Muß ich Ihre Antwort -Hinsichtlich der Fotovoltaikanlage gilt die Mitteilung der Aufsichtsbehörde- so verstehen, daß die Fotovoltaikanlage heute genehmigungspflichtig ist? und ich verstehe die Anmerkung-(nicht die Dacheindeckung - BVerwG, a.a.O.)- nicht.
Mit freundlichem Gruß
VW
Sehr geehrter Ratsuchender,
grundsätzlich ist eine Genehmigung nicht erforderlich, wenn die Photovoltaikanlage auf Dächern oder an Fassaden montiert wird.

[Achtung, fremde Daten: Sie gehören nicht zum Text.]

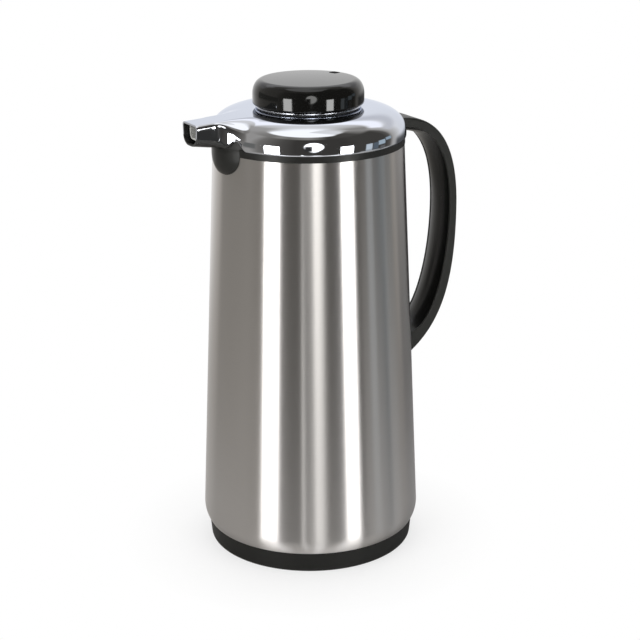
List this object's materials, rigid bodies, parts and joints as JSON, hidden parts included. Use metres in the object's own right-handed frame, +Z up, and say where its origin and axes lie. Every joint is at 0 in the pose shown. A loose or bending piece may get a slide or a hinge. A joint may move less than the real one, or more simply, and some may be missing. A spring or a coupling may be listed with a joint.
{
  "type": "vacuum jug",
  "caption": "Vacuum jug with a tapered brushed steel jacket, chromed shoulder and spout, black loop handle and a turning stopper knob that opens the pour valve.",
  "frame": {"origin": "centre of the base's underside, on the jug's own axis", "axes": "+Z up along the jug's axis, +X towards the handle, -X towards the spout"},
  "size_m": [0.1919, 0.145, 0.3136],
  "materials": {
    "jacket_steel": "brushed round the body, satin",
    "shoulder_chrome": "bright chrome plate",
    "knob_black": "polished moulded plastic",
    "collar_black": "semi-gloss moulded plastic",
    "base_black": "satin moulded plastic",
    "handle_black": "satin moulded plastic",
    "pad_black": "satin moulded plastic",
    "mark_black": "matte inlay",
    "inner_plastic": "food-safe moulded plastic",
    "housing_black": "food-safe moulded plastic",
    "silicone": "silicone rubber",
    "cushion_rubber": "soft rubber",
    "silvered_glass": "silvered on the vacuum side",
    "foam": "rigid foam",
    "screw_steel": "zinc-plated steel"
  },
  "bodies": {
    "jug": {"steel_jacket": "jacket_steel", "base_cap": "base_black", "base_thread_ring": "base_black", "flask_cushion": "cushion_rubber", "glass_outer_wall": "silvered_glass", "glass_inner_wall": "silvered_glass", "flask_gasket": "silicone", "collar_ring": "collar_black", "shoulder": "shoulder_chrome", "neck_insert": "inner_plastic", "handle_band": "handle_black", "handle_grip_pad": "pad_black", "handle_back_strip": "handle_black", "handle_screws": "screw_steel", "handle_anchor_plate": "screw_steel"},
    "stopper": {"stopper_housing": "housing_black", "stopper_gasket": "silicone", "stopper_trim_ring": "shoulder_chrome", "stopper_insulation": "foam"},
    "knob": {"knob_cap": "knob_black", "knob_core": "housing_black", "knob_clip": "screw_steel", "knob_mark": "mark_black"},
    "valve": {"valve_stem": "inner_plastic", "valve_disc": "inner_plastic", "valve_seal": "silicone"}
  },
  "joints": [
    {"name": "stopper_lift_out", "type": "slide", "parent": "jug", "child": "stopper", "axis": [0, 0, 1], "range_m": [0, 0.04]},
    {"name": "knob_turn", "type": "hinge", "parent": "stopper", "child": "knob", "pos_m": [0, 0, 0.3], "axis": [0, 0, 1], "range_deg": [0, 180]},
    {"name": "valve_rise", "type": "slide", "parent": "stopper", "child": "valve", "axis": [0, 0, 1], "range_m": [0, 0.004]}
  ],
  "couplings": [
    {"joint": "valve_rise", "follows": "knob_turn", "m_per_rad": 0.00127}
  ]
}
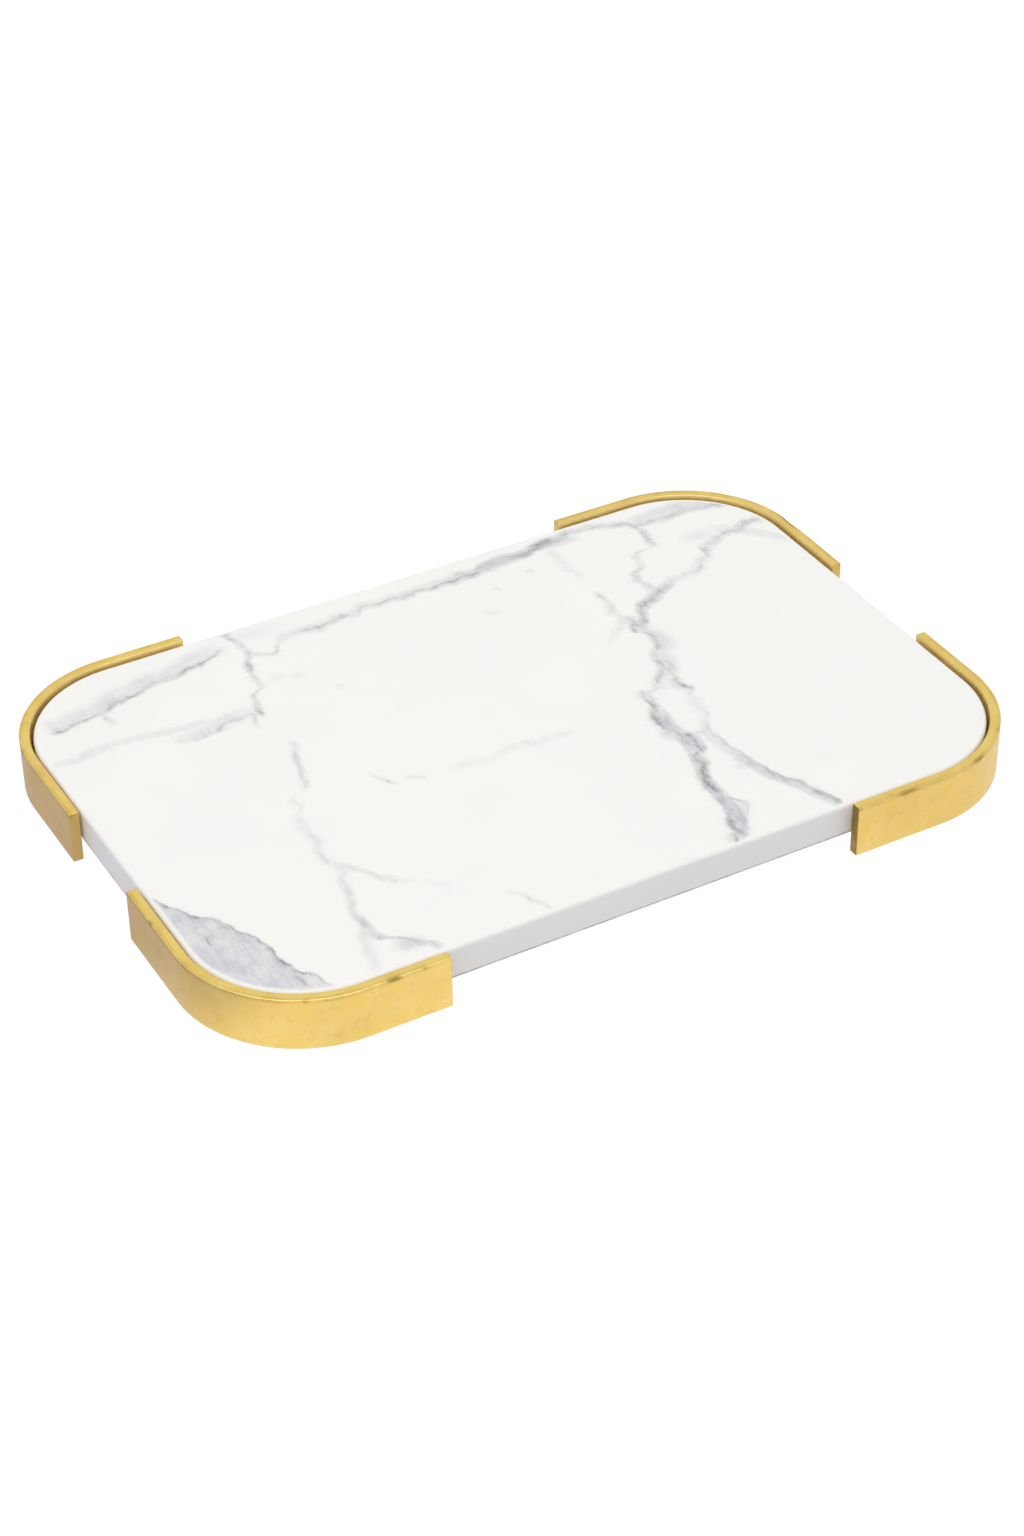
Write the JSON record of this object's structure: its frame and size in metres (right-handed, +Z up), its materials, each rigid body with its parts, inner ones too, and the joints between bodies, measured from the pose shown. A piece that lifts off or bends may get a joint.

Allerdings ist dabei auch das materielle Baurecht und die jeweilige Landesbauordnung zu beachten, wonach ein Freistellungsverfahren oder eine Anzeige zu erfolgen aht.
Dass allerdings diese Anlage nicht mehr erlaubt wird, ist der blanke Unsinn des städtischen Sachbearbeiters.
Zudem haben Sie ja die Auskunft erhalten, wobei auch insoweit keine Gesetzesänderung eingetreten ist.
Es bleibt also wirklich nur das bereits angesprochene Problem(chen) der Dachneigung, wenn dadurch die Identität geändert worden wäre.